Fulacht fia, Ballynacrusha, Co. Cork
Co. Cork |
Settlement Sites
In a field under tillage on a west-facing slope in Ballynacrusha, County Cork, a roughly oval spread of burnt material marks the site of a fulacht fia, a type of prehistoric cooking or processing site found in enormous numbers across Ireland.
The characteristic mound of fire-cracked stones and dark, charred earth, here measuring around twelve metres east to west and ten metres north to south, accumulated over repeated use of what would have been a trough filled with water, heated by dropping stones from a fire directly into it.
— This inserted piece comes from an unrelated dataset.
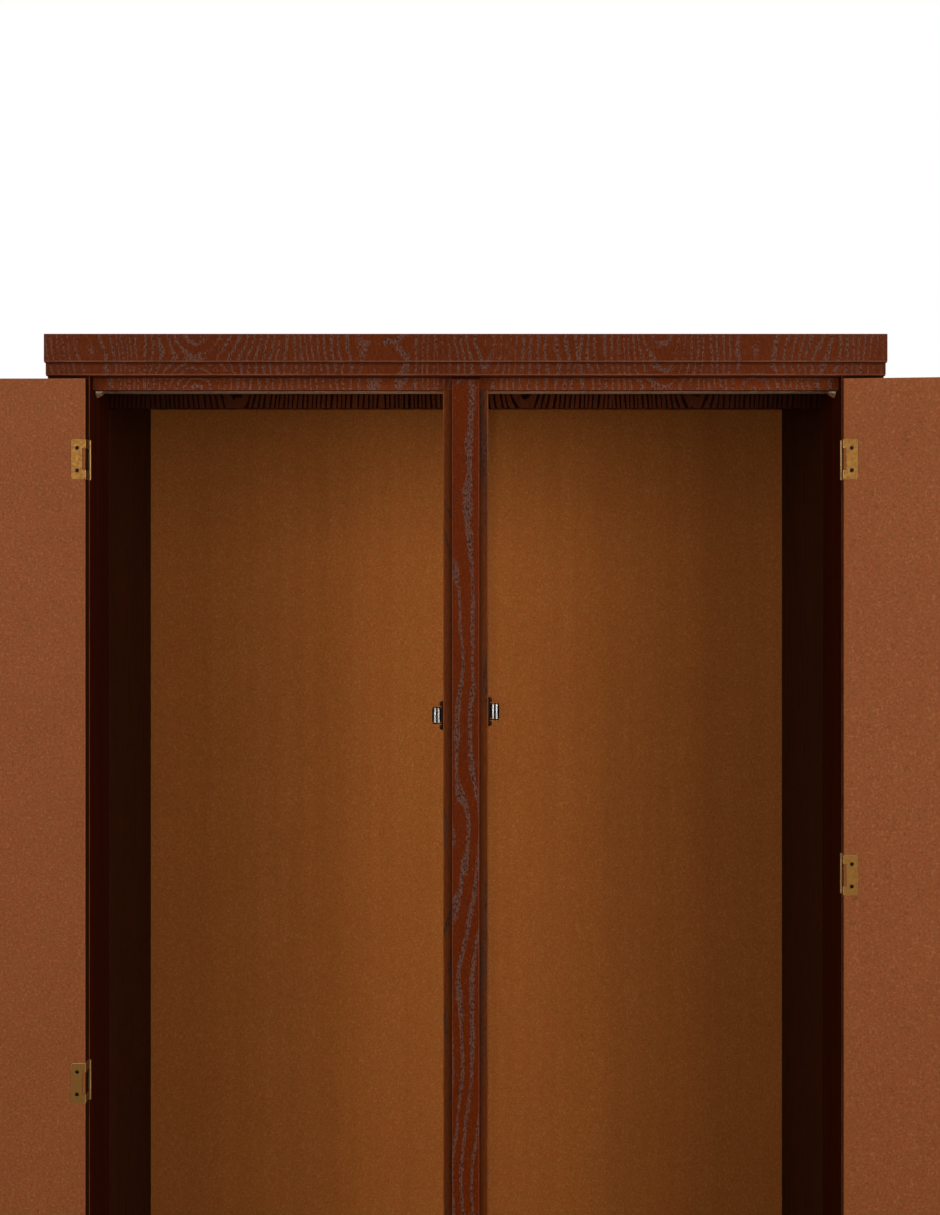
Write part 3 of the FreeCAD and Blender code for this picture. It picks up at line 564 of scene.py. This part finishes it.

What makes the Ballynacrusha site quietly remarkable is not any single feature but its density of company: a second fulacht fia lies approximately thirty metres to the south-east, and a third sits somewhere to the north. Three sites clustered within a short distance of one another, all positioned near the same stream on the same slope, suggests this was not an incidental or one-off location but a repeatedly chosen, perhaps seasonally revisited, place.
Fulachtaí fia, the plural form, are among the most common archaeological monuments in Ireland, yet they remain somewhat poorly understood. They date broadly from the Bronze Age, with many examples clustered between roughly 1500 and 500 BC, though some are earlier or later. The standard interpretation is that they served as communal cooking sites, possibly associated with hunting parties or seasonal gatherings, but more recent research has raised the possibility that some were used for brewing, hide-working, or bathing. The positioning of the Ballynacrusha examples beside a stream follows the near-universal pattern; reliable running water was essential to the process, since the trough needed to be kept filled. The burnt stone mounds that survive today are essentially the accumulated waste from repeated cycles of heating and discarding stones that shattered under thermal stress.